Le
scelte urbanistiche non sono mai imparziali, decidono quali interessi
privilegiare.
Per
questa Amministrazione devono essere gli interessi diffusi.
L'incontro
con gli interessi privati avviene nel quadro di un sistema di scelte
riguardanti il territorio autonomamente definite dal soggetto pubblico che
rappresenta gli interessi dell'intera comunità.
Il
disegno e l'assetto della città non possono essere determinati dal succedersi,
giustapporsi e contraddirsi di una serie di decisioni spezzettate, dovute alla
promozione di questo, di quello o di quell'altro promotore immobiliare.
L'obiettivo
primario è l'affermazione dei diritti dei cittadini, in termini di requisiti di
vivibilità che devono essere garantiti a tutte e a tutti: diritto all'ambiente,
ad abitare, ai servizi, al lavoro, all'istruzione, al tempo libero, alla
salute, alla mobilità, ecc...
Il
nostro punto di partenza: il piano urbanistico non può essere un patto
esclusivo con i proprietari immobiliari da cui escludere la grande massa dei
cittadini, la maggior parte dei quali vuole una città funzionante e vivibile e
che mai chiederà un permesso di costruire.
E'
un'idea che rifiutiamo perché illiberale, antisociale, in definitiva "anti-urbana",
che pretende di privatizzare scelte che riguardano beni per loro natura
"collettivi". IL SUOLO E' UN
BENE COMUNE.
Questo
diverso approccio, unitamente a scelte urbanistiche diverse da quelle del
passato, rappresenta quel segnale di discontinuità che la comunità moncalierese
si attende.
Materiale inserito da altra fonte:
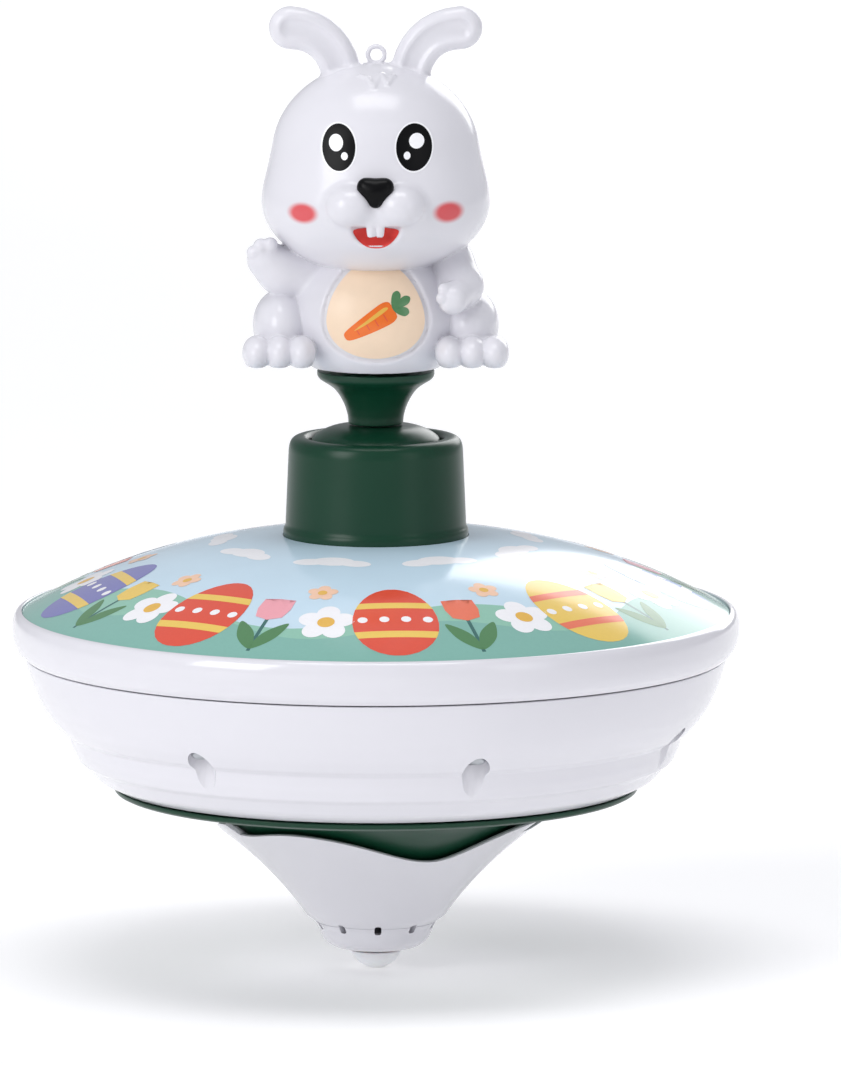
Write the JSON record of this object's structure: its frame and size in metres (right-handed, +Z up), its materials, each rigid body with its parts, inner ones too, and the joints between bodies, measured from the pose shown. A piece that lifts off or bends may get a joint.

L'istituzione comunale ha la necessità di recuperare una
credibilità, spesso venuta meno proprio nel campo delle scelte urbanistiche.
Vogliamo
estendere progressivamente il ricorso agli strumenti di partecipazione, ben
oltre a quanto individuato dalla legislazione vigente.
La
partecipazione alla formazione delle scelte è lo strumento per la sottrazione
dell'iter decisionale al terreno scivoloso dell'esclusiva contrattazione tra
operatore privato e vertici dell'amministrazione (politici e/o tecnici) e per
affermare il primato dell'interesse pubblico su quello privato e dell'interesse
diffuso su quello particolare.
Indubbiamente
la nostra impostazione è diametralmente contrapposta a quella presente nel
“decreto sviluppo” del Governo Berlusconi sulle aree industriali dismesse, che
qualora fosse attuato nel nostro Comune, troverebbe la nostra ferma
opposizione. Il rischio evidente è quello di spostare il potere decisionale sull’assetto
della città dall’ente pubblico all'operatore privato, legando il concetto di
sviluppo a quello di costruzione e di cementificazione.
Le
scelte urbanistiche ed un piano strategico di riqualificazione delle aree
industriali dismesse, che diventa quindi prioritario, sono invece per noi
l'occasione con la quale la collettività riflette e decide circa le modalità
sociali con cui la comunità insediata utilizza il proprio territorio.